Le Dit du Genji (Genji monogatari) de Murasaki Shikibu est non seulement l’un des plus anciens romans au monde mais aussi un sommet de la littérature universelle. Il est généralement admis que l’histoire que raconte ce chef-d’œuvre du XIe siècle est avant tout celle d’un homme, le prince Genji, héros dont la beauté et le charme extraordinaires font succomber les dames de la Cour impériale durant l’époque de Heian (794-1185). 
Hayao Kawai, psychologue clinicien reconnu, réfute quant à lui cette interprétation. Il pense en effet qu’il est possible de lire cette œuvre comme l’histoire de la réalisation de soi par l’auteur elle-même. Selon son analyse, Murasaki Shikibu décrit les nombreux alter ego qui sont en elle au travers de personnages féminins : épouse, amante, fille, mère… Ce n’est que par commodité qu’elle a créé le personnage masculin de Genji dont le rôle se limite à celui de partenaire. 
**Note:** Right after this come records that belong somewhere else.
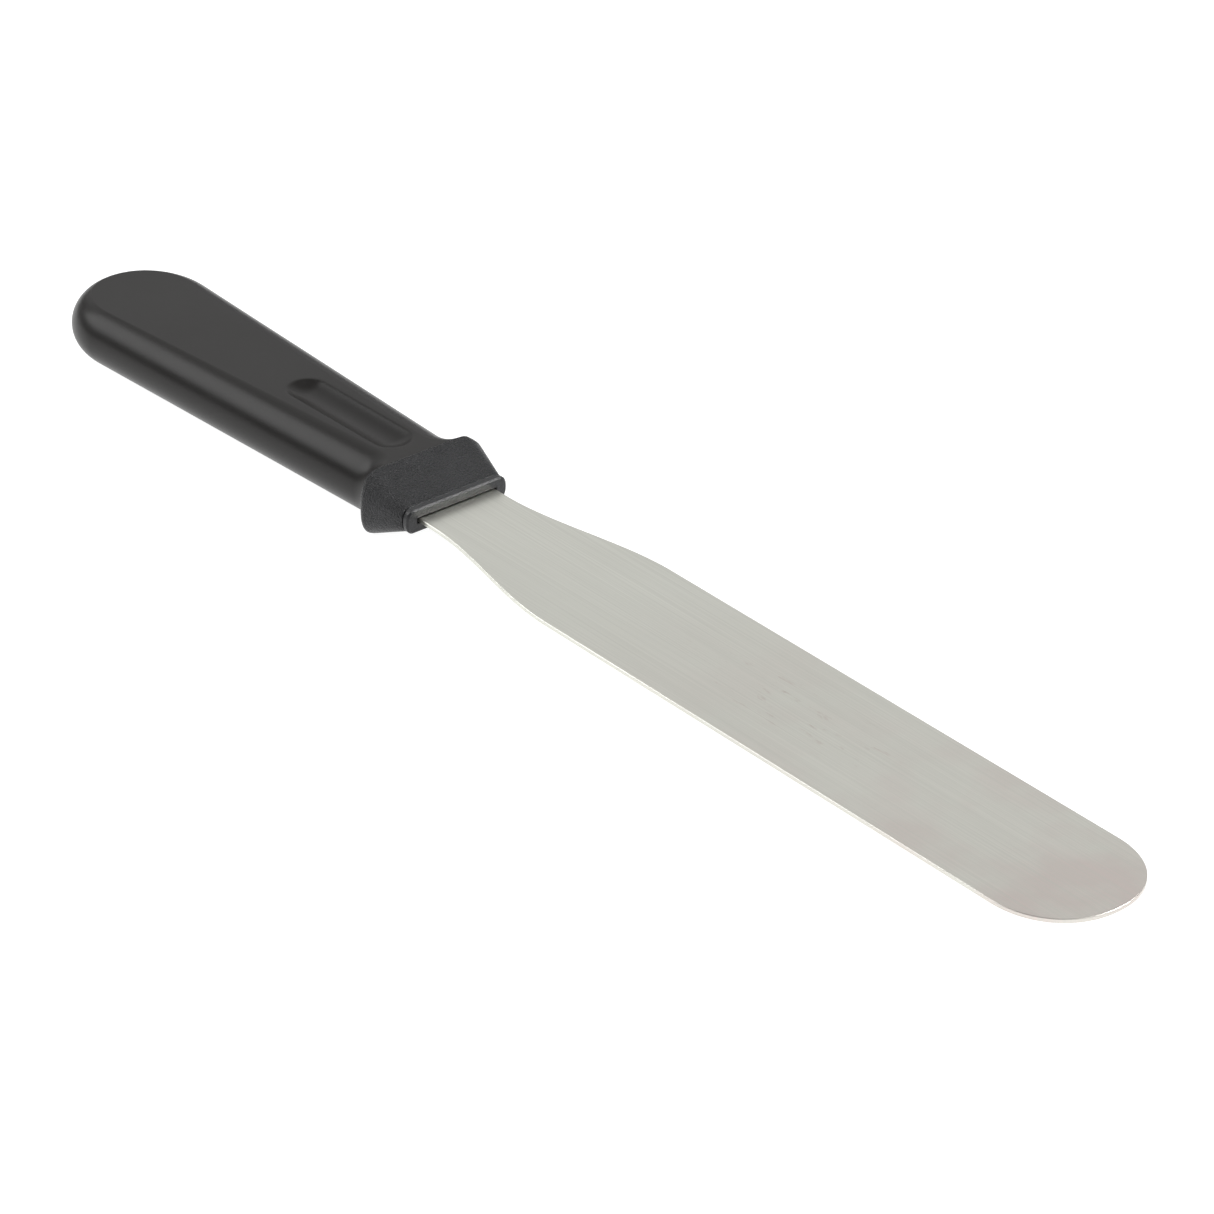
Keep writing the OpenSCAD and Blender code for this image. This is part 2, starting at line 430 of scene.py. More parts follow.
class SharedEffects:
    """The shader node groups that more than one finish uses."""

    def __init__(self) -> None:
        """Builds each group once."""
        self.sheen = self._sheen()
        self.grain = self._grain()

    @staticmethod
    def _new(name: str, inputs: dict[str, float], outputs: tuple[str, ...]) -> tuple:
        """Starts a group.

        Args:
            name: the group's name.
            inputs: input names and their usual values.
            outputs: output names.

        Returns:
            The group, its node helper, its input node and its output node.
        """
        group = bpy.data.node_groups.new(name, "ShaderNodeTree")
        for key, value in inputs.items():
            socket = group.interface.new_socket(name=key, in_out="INPUT",
                                                socket_type="NodeSocketFloat")
            socket.default_value = value
        for key in outputs:
            group.interface.new_socket(name=key, in_out="OUTPUT", socket_type="NodeSocketFloat")
        nodes = NodeTree(group)
        return group, nodes, nodes.add("NodeGroupInput"), nodes.add("NodeGroupOutput")

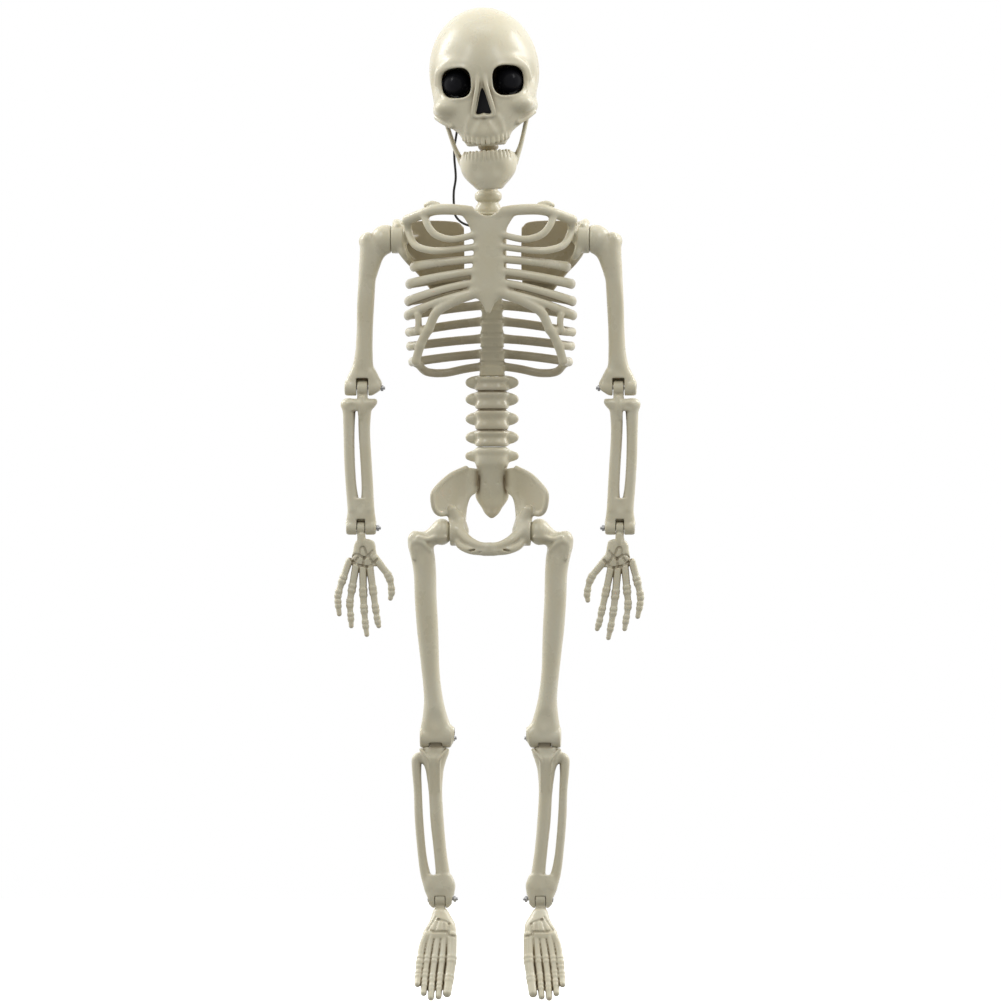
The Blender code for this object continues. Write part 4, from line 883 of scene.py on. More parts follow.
def build_battery_box():
    """Case and cover with rounded edges, thumb ribs on the cover, and the slide switch."""
    inner, middle_y = BOX_HALF_W - 1.4, BOX_FRONT + 7.1
    switch_z, screw_z = BOX_BOTTOM + 6, BOX_TOP - 3.5
    clay = Clay((-14, 34, -80), (14, 50, -6), 0.45)
    clay.add(block((-BOX_HALF_W, BOX_HALF_W), (BOX_FRONT, BOX_BACK), (BOX_BOTTOM, BOX_TOP), 1.2))
    clay.cut(block((-inner, inner), (BOX_FRONT + 1.4, BOX_BACK + 5), (-63.5, -15)))
    clay.cut(block((-5.5, 5.5), (BOX_BACK - 4, BOX_BACK + 5), (switch_z - 2.2, switch_z + 2.2)))
    clay.cut(disc("y", BOX_BACK - 9, BOX_BACK + 3, (0, screw_z), HOLE_R))
    clay.cut(disc("x", -BOX_HALF_W - 2, -inner + 2, (middle_y, -16.5), 1.3))
    piece("battery_box", clay.skin(), "box_plastic")
    clay = Clay((-14, 48, -71), (14, 53, -6), 0.4)
    back = BOX_BACK + 0.3
    clay.add(block((-BOX_HALF_W, BOX_HALF_W), (back, back + COVER_THICK), (switch_z + 3.2, BOX_TOP), 0.8))
    for step in range(6):
        z = switch_z + 7 + 2.2 * step
        clay.cut(bar([
            (-6.5, back + COVER_THICK + 0.35, z, 0.8), (6.5, back + COVER_THICK + 0.35, z, 0.8)]), 0.4)
    clay.cut(disc("y", BOX_BACK - 2, BOX_BACK + 6, (0, screw_z), HOLE_R))
    clay.cut(disc("y", back + 0.8, BOX_BACK + 6, (0, screw_z), 3), 0.3)
    piece("battery_cover", clay.skin(), "box_plastic")
    clay = Clay((-5, 44, switch_z - 3), (3, 52, switch_z + 3), 0.22)
    clay.add(block((-4, 1.5), (BOX_BACK - 3.6, BOX_BACK - 1.4), (switch_z - 1.8, switch_z + 1.8), 0.3))
    clay.add(block((-3.2, -0.2), (BOX_BACK - 2, BOX_BACK + 1.6), (switch_z - 1.2, switch_z + 1.2), 0.35))
    for x in (-2.6, -1.7, -0.8):
        clay.cut(bar([(x, BOX_BACK + 1.75, switch_z - 2, 0.28), (x, BOX_BACK + 1.75, switch_z + 2, 0.28)]))
    piece("power_switch", clay.skin(), "switch_black")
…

Mais que devient cette œuvre si on considère que la femme est décrite en tant qu’individu à part entière et non pas en fonction de sa relation aux hommes ? Pour Hayao Kawai, la réponse se trouve dans les dix derniers chapitres de l’ouvrage : Le Dit du Genji devient alors le récit du processus de réalisation de soi par une femme, Murasaki Shikibu.

Né en 1928, Hayao Kawai, psychologue clinicien et professeur émérite à l’Université de Kyôto, occupe le poste de directeur général de l’Agence nationale japonaise pour la Culture depuis 2002. Après des études à l’Institut Carl Gustav Jung à Zurich, il est devenu le premier psychologue jungien japonais. Il est l’auteur de nombreux ouvrages.